I use this example as one of many that I could use. We all have sexual problems and the root motivations of these problems is all tied up in a sordid lot of motivations that are quite alarming to us when we allow our motivations to come into our awareness. We all get angry and resentful for all sorts of reasons. We are motivated by a million forms of self-centered fear.
So how are we to lead?
Here is the great lesson. First, this process of discerning our real motives and exposing them to the light of our own awareness and the rule and reign of Jesus is a process that the disciple needs to maintain throughout his or her life. Life is filled with trials and these trials lead us into anger and self-pity and a myriad of other sinful attitudes.

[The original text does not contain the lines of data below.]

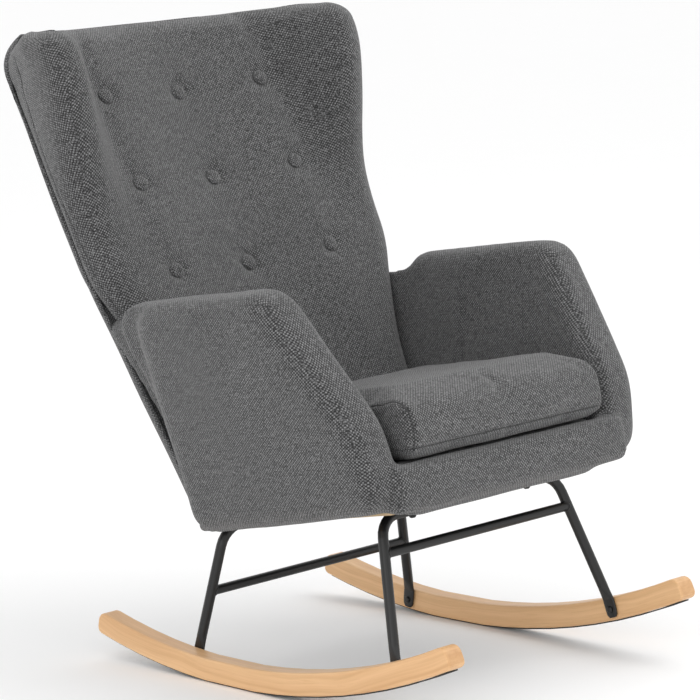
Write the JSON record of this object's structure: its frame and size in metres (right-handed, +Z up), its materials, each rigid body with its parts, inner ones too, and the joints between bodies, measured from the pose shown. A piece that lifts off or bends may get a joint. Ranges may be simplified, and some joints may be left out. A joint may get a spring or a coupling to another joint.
{
  "type": "rocking chair",
  "caption": "Upholstered wing rocking chair with a button-tufted back, padded arms and a loose seat cushion, on bent-tube leg frames bolted to wooden rockers.",
  "frame": {"origin": "on the floor, under the middle of the chair's width and of its whole length", "axes": "+Z up; the sitter faces -Y; +X is the sitter's left-hand side"},
  "size_m": [0.6822, 0.95, 1.0092],
  "materials": {
    "rocker_wood": "clear satin lacquer on light hardwood",
    "frame_timber": "raw sawn timber and plywood",
    "strip_rubber": "matt black",
    "black_steel": "satin black powder coat",
    "zinc_plate": "zinc plated",
    "grey_linen": "coarse mid-grey linen-look weave over foam",
    "deck_pad": "thin lining cloth over foam",
    "elastic_webbing": "elastic webbing",
    "dust_lining": "thin black non-woven lining"
  },
  "bodies": {
    "chair": {"rocker_left": "rocker_wood", "rocker_right": "rocker_wood", "rocker_strip_left": "strip_rubber", "rocker_strip_right": "strip_rubber", "rocker_insert_front_left": "zinc_plate", "rocker_insert_front_right": "zinc_plate", "rocker_insert_rear_left": "zinc_plate", "rocker_insert_rear_right": "zinc_plate", "rocker_bolt_front_left": "black_steel", "rocker_bolt_front_right": "black_steel", "rocker_bolt_rear_left": "black_steel", "rocker_bolt_rear_right": "black_steel", "front_leg_frame": "black_steel", "rear_leg_frame": "black_steel", "front_stretcher": "black_steel", "rear_stretcher": "black_steel", "frame_bolt_front_left": "black_steel", "frame_bolt_front_right": "black_steel", "frame_bolt_rear_left": "black_steel", "frame_bolt_rear_right": "black_steel", "tee_nut_front_left": "zinc_plate", "tee_nut_front_right": "zinc_plate", "tee_nut_rear_left": "zinc_plate", "tee_nut_rear_right": "zinc_plate", "seat_side_rail_left": "frame_timber", "seat_side_rail_right": "frame_timber", "seat_front_rail": "frame_timber", "seat_rear_rail": "frame_timber", "seat_leg_slat": "frame_timber", "seat_web_1": "elastic_webbing", "seat_web_2": "elastic_webbing", "seat_web_3": "elastic_webbing", "dust_cover": "dust_lining", "seat_deck_pad": "deck_pad", "front_apron_pad": "grey_linen", "rear_base_pad": "grey_linen", "arm_board_left": "frame_timber", "arm_board_right": "frame_timber", "arm_pad_outer_left": "grey_linen", "arm_pad_outer_right": "grey_linen", "arm_pad_inner_left": "grey_linen", "arm_pad_inner_right": "grey_linen", "back_board": "frame_timber", "back_pad_front": "grey_linen", "back_pad_rear": "grey_linen", "wing_board_left": "frame_timber", "wing_board_right": "frame_timber", "wing_pad_left": "grey_linen", "wing_pad_right": "grey_linen", "back_button_1": "grey_linen", "back_button_2": "grey_linen", "back_button_3": "grey_linen", "back_button_4": "grey_linen", "back_button_5": "grey_linen", "back_button_6": "grey_linen", "back_button_7": "grey_linen", "back_button_8": "grey_linen", "back_button_9": "grey_linen"},
    "cushion": {"seat_cushion": "grey_linen"}
  },
  "joints": [
    {"name": "cushion_lift", "type": "slide", "parent": "chair", "child": "cushion", "axis": [0, 0.1513, 0.9885], "range_m": [0, 0.12]}
  ]
}
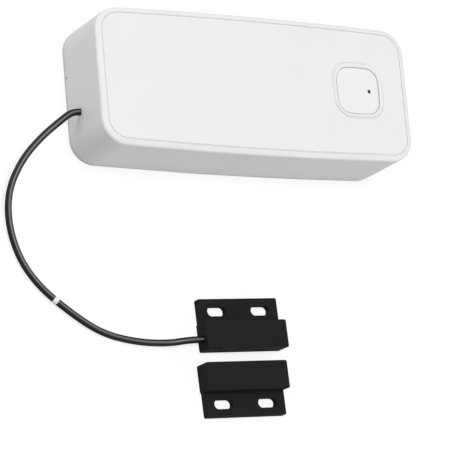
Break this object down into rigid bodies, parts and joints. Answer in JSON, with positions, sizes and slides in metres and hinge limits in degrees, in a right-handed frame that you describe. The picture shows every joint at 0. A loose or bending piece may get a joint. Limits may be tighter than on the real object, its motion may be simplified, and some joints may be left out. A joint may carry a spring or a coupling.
{
  "type": "door and window sensor",
  "caption": "Flat white battery radio unit with a button, and a two-piece black wired reed contact and magnet with slotted flanges.",
  "frame": {"origin": "centre of the wall plate's back face, the face that goes on the wall", "axes": "+Z out of the wall through the front panel, +X from the cable end to the button end of the box, +Y away from the contacts"},
  "size_m": [0.1341, 0.1236, 0.0248],
  "materials": {
    "white_case": "white moulded plastic, fine satin texture",
    "white_panel": "white moulded plastic, fine satin texture",
    "white_button": "white moulded plastic, satin",
    "white_plate": "white moulded plastic, satin",
    "white_clamp": "white moulded plastic",
    "smoked_light_pipe": "smoked clear plastic, polished",
    "foam_tape": "double-sided foam tape with its paper liner",
    "green_board": "solder mask over glass laminate",
    "blue_board": "solder mask over glass laminate",
    "plated_steel": "zinc plated",
    "black_switch": "moulded nylon",
    "white_plunger": "moulded nylon",
    "led_lens": "clear resin",
    "tinned_shield": "tinned sheet steel",
    "antenna_strip": "stamped strip",
    "chip_resin": "moulded resin",
    "crystal_can": "drawn metal can",
    "black_holder": "moulded nylon",
    "battery_sleeve": "plain shrink sleeve",
    "nickel_spring": "nickel plated strip",
    "terminal_green": "moulded nylon",
    "cable_jacket": "smooth glossy black jacket",
    "core_insulation": "thin coloured insulation",
    "white_marker": "thin white sleeve",
    "black_contact": "black moulded plastic, fine satin texture",
    "tinned_wire": "tinned wire",
    "reed_glass": "clear glass tube",
    "potting_compound": "cast resin",
    "magnet_alloy": "sintered magnet"
  },
  "bodies": {
    "root": {"wall_plate": "white_plate", "adhesive_pads": "foam_tape", "cable": "cable_jacket", "cable_marker": "white_marker", "reed_housing": "black_contact", "reed_lead": "cable_jacket", "reed_wires": "tinned_wire", "reed_blades": "tinned_wire", "reed_glass": "reed_glass", "reed_potting": "potting_compound"},
    "unit": {"case": "white_case", "front_panel": "white_panel", "circuit_board": "green_board", "board_screws": "plated_steel", "tact_switch": "black_switch", "status_led": "led_lens", "radio_board": "blue_board", "radio_shield": "tinned_shield", "antenna": "antenna_strip", "microcontroller": "chip_resin", "crystal": "crystal_can", "battery_holder": "black_holder", "battery_1": "battery_sleeve", "battery_2": "battery_sleeve", "battery_springs": "nickel_spring", "battery_plates": "nickel_spring", "terminal_block": "terminal_green", "terminal_screws": "plated_steel", "inner_lead": "cable_jacket", "lead_cores": "core_insulation", "lead_clamp": "white_clamp", "clamp_screws": "plated_steel"},
    "button": {"button_cap": "white_button", "light_pipe": "smoked_light_pipe"},
    "plunger": {"switch_plunger": "white_plunger"},
    "magnet": {"magnet_housing": "black_contact", "bar_magnet": "magnet_alloy", "magnet_potting": "potting_compound"}
  },
  "joints": [
    {"name": "unit_lift", "type": "slide", "parent": "root", "child": "unit", "axis": [0, 0, 1], "range_m": [0, 0.015]},
    {"name": "button_press", "type": "slide", "parent": "unit", "child": "button", "axis": [0, 0, -1], "range_m": [0, 0.0003], "stiffness_N_per_m": 300, "springref_m": -0.0005},
    {"name": "plunger_press", "type": "slide", "parent": "unit", "child": "plunger", "axis": [0, 0, -1], "range_m": [0, 0.0003]},
    {"name": "magnet_slide", "type": "slide", "parent": "root", "child": "magnet", "axis": [0.0436, -0.999, 0], "range_m": [0, 0.06]}
  ],
  "couplings": [
    {"joint": "plunger_press", "follows": "button_press", "ratio": 1}
  ]
}
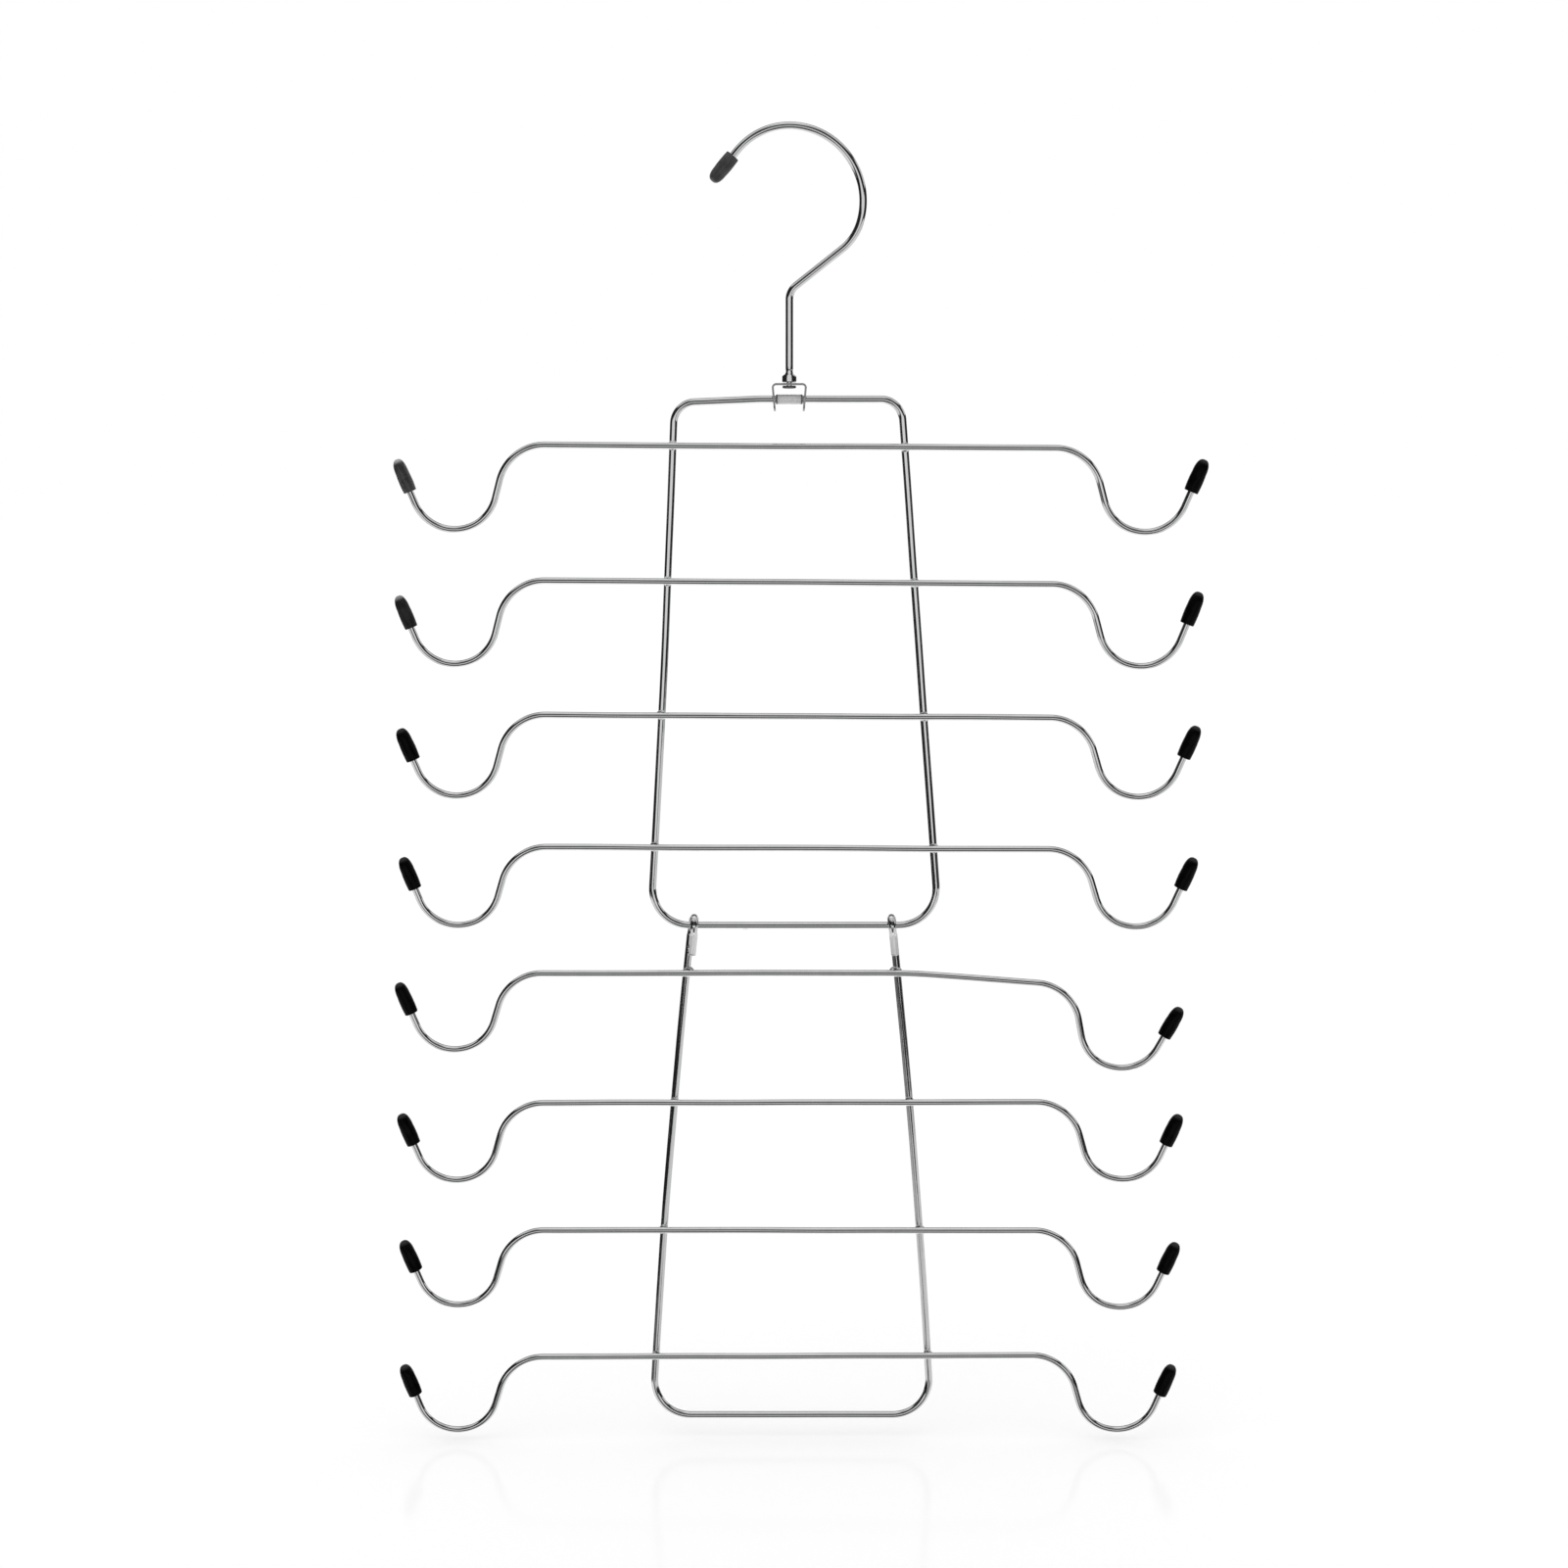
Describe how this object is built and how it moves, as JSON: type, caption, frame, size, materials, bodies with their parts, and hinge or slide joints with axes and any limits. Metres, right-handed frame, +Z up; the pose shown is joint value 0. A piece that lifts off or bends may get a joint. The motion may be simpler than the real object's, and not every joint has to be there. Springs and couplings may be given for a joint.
{
  "type": "folding garment hanger",
  "caption": "Folding multi-tier wire hanger for underwear and straps: two hinged frames with U-ended cross bars, a swivelling closet hook and vinyl-capped tips.",
  "frame": {"origin": "the rod seat, the inside of the top of the closet hook", "axes": "+Z up, +X to the right as seen from the front, -Y to the front, where the cross bars are welded"},
  "size_m": [0.3447, 0.0111, 0.5642],
  "materials": {
    "chrome": "bright chrome plate on drawn steel wire",
    "sleeve_steel": "plain matte steel",
    "black_vinyl": "glossy dipped vinyl"
  },
  "bodies": {
    "hook": {"hook_wire": "chrome", "hook_tip_cap": "black_vinyl"},
    "bracket": {"swivel_bracket": "chrome"},
    "upper_panel": {"bracket_sleeve": "sleeve_steel", "upper_frame": "chrome", "tier_bar_1": "chrome", "tier_bar_2": "chrome", "tier_bar_3": "chrome", "tier_bar_4": "chrome", "tip_cap_1_left": "black_vinyl", "tip_cap_1_right": "black_vinyl", "tip_cap_2_left": "black_vinyl", "tip_cap_2_right": "black_vinyl", "tip_cap_3_left": "black_vinyl", "tip_cap_3_right": "black_vinyl", "tip_cap_4_left": "black_vinyl", "tip_cap_4_right": "black_vinyl"},
    "lower_panel": {"lower_frame": "chrome", "tier_bar_5": "chrome", "tier_bar_6": "chrome", "tier_bar_7": "chrome", "tier_bar_8": "chrome", "tip_cap_5_left": "black_vinyl", "tip_cap_5_right": "black_vinyl", "tip_cap_6_left": "black_vinyl", "tip_cap_6_right": "black_vinyl", "tip_cap_7_left": "black_vinyl", "tip_cap_7_right": "black_vinyl", "tip_cap_8_left": "black_vinyl", "tip_cap_8_right": "black_vinyl"}
  },
  "joints": [
    {"name": "hook_swivel", "type": "hinge", "parent": "hook", "child": "bracket", "pos_m": [0, 0, -0.103], "axis": [0, 0, 1], "continuous": true},
    {"name": "bracket_tilt", "type": "hinge", "parent": "bracket", "child": "upper_panel", "pos_m": [0, 0, -0.1095], "axis": [1, 0, 0], "range_deg": [-140, 140]},
    {"name": "panel_fold", "type": "hinge", "parent": "upper_panel", "child": "lower_panel", "pos_m": [0, 0, -0.3329], "axis": [1, 0, 0], "range_deg": [-160, 175]}
  ]
}
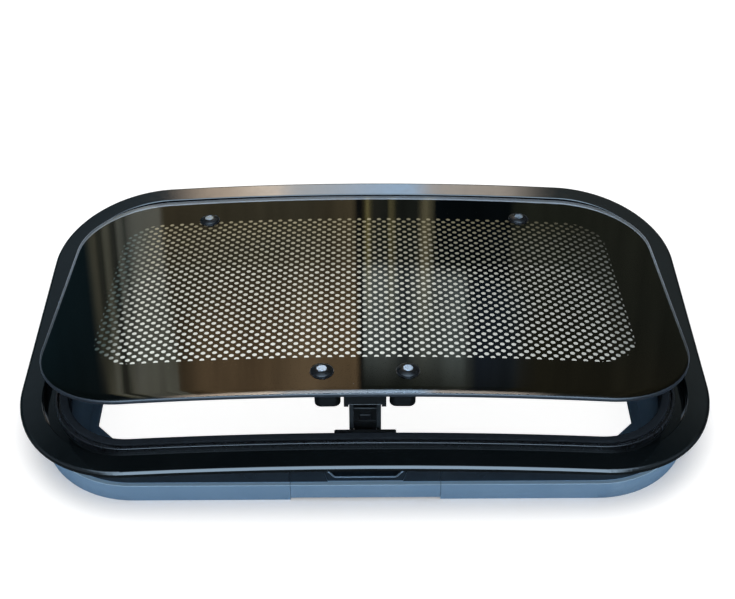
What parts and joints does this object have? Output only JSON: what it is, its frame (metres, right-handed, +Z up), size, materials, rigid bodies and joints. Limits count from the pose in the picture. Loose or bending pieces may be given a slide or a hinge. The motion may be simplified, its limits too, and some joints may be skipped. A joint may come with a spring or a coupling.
{
  "type": "vehicle sunroof",
  "caption": "Pop-up vehicle sunroof: crowned tinted glass on rear hinges, black outer frame and seal, blue-grey inner trim ring and a toggle latch",
  "frame": {"origin": "middle of the plan, at the underside of the inner trim ring", "axes": "+X along the length, -Y towards the latch side, +Y towards the hinges, +Z up out of the roof"},
  "size_m": [0.8, 0.5, 0.1489],
  "materials": {
    "frame_black": "glossy black moulded frame",
    "foam": "closed-cell foam",
    "seal_rubber": "satin black rubber",
    "trim_blue": "satin blue-grey moulding",
    "zinc": "bright zinc plate",
    "black_steel": "black powder coat",
    "bright_steel": "turned steel",
    "latch_black": "satin black moulding",
    "tinted_glass": "dark tinted safety glass with a clear dot field",
    "cap_black": "black moulded knob and cap",
    "button_black": "smooth black button"
  },
  "bodies": {
    "frame": {"outer_frame": "frame_black", "roof_gasket": "foam", "glass_seal": "seal_rubber", "trim_ring": "trim_blue", "trim_cove": "trim_blue", "rear_trim_cover": "trim_blue", "clamp_screws": "zinc", "trim_cover_screws": "zinc", "hinge_base_left": "black_steel", "hinge_base_right": "black_steel", "hinge_pin_left": "bright_steel", "hinge_pin_right": "bright_steel", "hinge_base_screws": "zinc", "latch_base": "latch_black", "latch_base_screws": "black_steel", "base_pin": "bright_steel"},
    "glass": {"glass_panel": "tinted_glass", "washer_caps": "cap_black", "cap_gaskets": "seal_rubber", "glass_studs": "bright_steel", "hinge_nuts": "zinc", "hinge_arm_left": "black_steel", "hinge_arm_right": "black_steel", "hinge_pad_left": "seal_rubber", "hinge_pad_right": "seal_rubber", "latch_bracket": "black_steel", "bracket_pad": "seal_rubber", "knob_left": "cap_black", "knob_right": "cap_black", "link_pin": "bright_steel"},
    "lever": {"latch_lever": "latch_black", "lever_pin": "bright_steel"},
    "link": {"latch_link": "latch_black"},
    "button": {"release_button": "button_black"}
  },
  "joints": [
    {"name": "glass_tilt", "type": "hinge", "parent": "frame", "child": "glass", "pos_m": [0, 0.209, 0.045], "axis": [1, 0, 0], "range_deg": [0, 9.4]},
    {"name": "lever_swing", "type": "hinge", "parent": "frame", "child": "lever", "pos_m": [0, -0.18, 0.037], "axis": [1, 0, 0], "range_deg": [-89.13, 0]},
    {"name": "link_fold", "type": "hinge", "parent": "glass", "child": "link", "pos_m": [0, -0.16591, 0.12227], "axis": [1, 0, 0], "range_deg": [0, 66.93]},
    {"name": "button_press", "type": "slide", "parent": "lever", "child": "button", "axis": [0, 1, 0], "range_m": [0, 0.0016], "stiffness_N_per_m": 600}
  ],
  "couplings": [
    {"joint": "lever_swing", "follows": "glass_tilt", "ratio": -9.477},
    {"joint": "link_fold", "follows": "glass_tilt", "ratio": 7.1152}
  ]
}
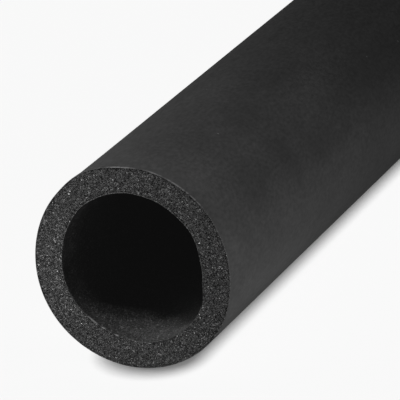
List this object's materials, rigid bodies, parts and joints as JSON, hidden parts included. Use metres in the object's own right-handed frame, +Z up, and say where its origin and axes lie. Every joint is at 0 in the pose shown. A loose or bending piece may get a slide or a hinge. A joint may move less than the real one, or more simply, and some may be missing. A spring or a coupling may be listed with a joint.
{
  "type": "pipe insulation lagging tube",
  "caption": "Straight length of black closed-cell foam tube with a smooth skin, a round bore and square-cut ends, slid over a heating pipe as lagging.",
  "frame": {"origin": "on the axis of the round outside, halfway along the tube", "axes": "+X along the tube, with the end that the picture shows at -X; +Z up as the tube lies on a level floor"},
  "size_m": [1, 0.066, 0.066],
  "materials": {
    "elastomeric_foam": "matt black closed-cell foam: smooth extruded skin outside and in the bore, open cut cells on both ends"
  },
  "bodies": {
    "root": {"foam_tube": "elastomeric_foam"}
  },
  "joints": []
}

Because this process is on-going Christians need these discipleship relationships in their life throughout their life. I personally call and meet with my ministry partners multiple times a week for honest discussion about my spiritual condition. Because of this on-going need and because this process is to be the life of the church, any effective leadership team needs to maintain relationships immersed in this level of rigorous honesty. For, if the discipleship method of the church is one of rigorous honesty with respect to our hidden motivations, those calling others into discipleship must be thoroughly acquainted with this process. How often the church’s leaders who design the discipleship process of the church are themselves unaware of their own spiritual condition and unable to discern the motives that drive their behaviors. We do not live in such a level of honesty pursuit of God to model this process to others but to understand discipleship and know the process intimately. With such a thorough commitment and understanding of what it means to have one’s spirit under the dominion of Jesus Christ will greatly affect the tenor of all a leader teaches and preaches. Unless the ministry leaders of a congregation themselves are transparent and rigorously honesty, there is no way to build a disciple-making community.